Mitigating quantum operation infidelity through engineering the distribution of photon losses
F. H. B. Somhorst, J. J. Renema
TL;DR
The paper addresses how photon-loss distributions in multiport interferometers influence the fidelity of linear-optical quantum operations. It develops a framework based on lossy transformations $T$, their purified representations, and metrics such as $\mathcal{F}(U,T)$ and $\Lambda$ to evaluate performance under symmetric (rectangular) versus asymmetric (triangular) loss configurations. Across boson sampling, photon distillation, and GHZ-state generation, asymmetric loss distributions can improve fidelity and uniformity of heralded outputs, though they may reduce overall success probability, a trade-off that can be mitigated by multiplexing. The work provides a design-oriented framework for optimizing loss distributions in photonic circuits and highlights when unbalanced losses may yield practical gains for high-fidelity quantum photonic operations.
Abstract
Multiport interferometers can be constructed from two-port components in various configurations. We investigate how these configurations influence the performance of quantum operations through asymmetries in optical losses.
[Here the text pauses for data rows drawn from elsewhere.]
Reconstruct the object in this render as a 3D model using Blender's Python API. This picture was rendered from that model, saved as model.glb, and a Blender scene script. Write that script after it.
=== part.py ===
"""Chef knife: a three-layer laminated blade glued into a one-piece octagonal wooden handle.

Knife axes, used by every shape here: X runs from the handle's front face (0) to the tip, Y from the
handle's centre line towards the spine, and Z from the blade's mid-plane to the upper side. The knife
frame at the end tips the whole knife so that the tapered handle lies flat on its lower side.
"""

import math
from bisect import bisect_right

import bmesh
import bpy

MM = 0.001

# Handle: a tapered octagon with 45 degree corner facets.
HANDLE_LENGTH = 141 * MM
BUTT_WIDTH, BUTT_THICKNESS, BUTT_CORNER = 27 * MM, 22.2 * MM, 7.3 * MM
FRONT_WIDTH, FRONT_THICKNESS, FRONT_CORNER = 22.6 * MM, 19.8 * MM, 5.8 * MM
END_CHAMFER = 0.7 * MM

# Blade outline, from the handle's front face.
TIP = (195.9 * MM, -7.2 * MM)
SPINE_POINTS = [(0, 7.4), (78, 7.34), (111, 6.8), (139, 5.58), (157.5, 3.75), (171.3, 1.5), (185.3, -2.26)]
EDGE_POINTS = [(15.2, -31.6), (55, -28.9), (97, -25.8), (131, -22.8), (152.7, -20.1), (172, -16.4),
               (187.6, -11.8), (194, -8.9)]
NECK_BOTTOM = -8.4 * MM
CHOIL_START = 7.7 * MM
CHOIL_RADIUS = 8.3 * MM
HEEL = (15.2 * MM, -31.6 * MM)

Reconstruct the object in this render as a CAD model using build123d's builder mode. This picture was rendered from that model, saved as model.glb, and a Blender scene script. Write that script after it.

Using numerical simulations, we analyze the effect of photon-loss distributions on the fidelity of operations involving measurements. For both full- and partial-measurement protocols, we compare rectangular (symmetric-loss) and triangular (asymmetric-loss) architectures. Our results show that asymmetric loss configurations can reduce operation infidelity in several cases, revealing a quantifiable trade-off between fidelity and success probability, with implications for the design of high-fidelity photonic circuits.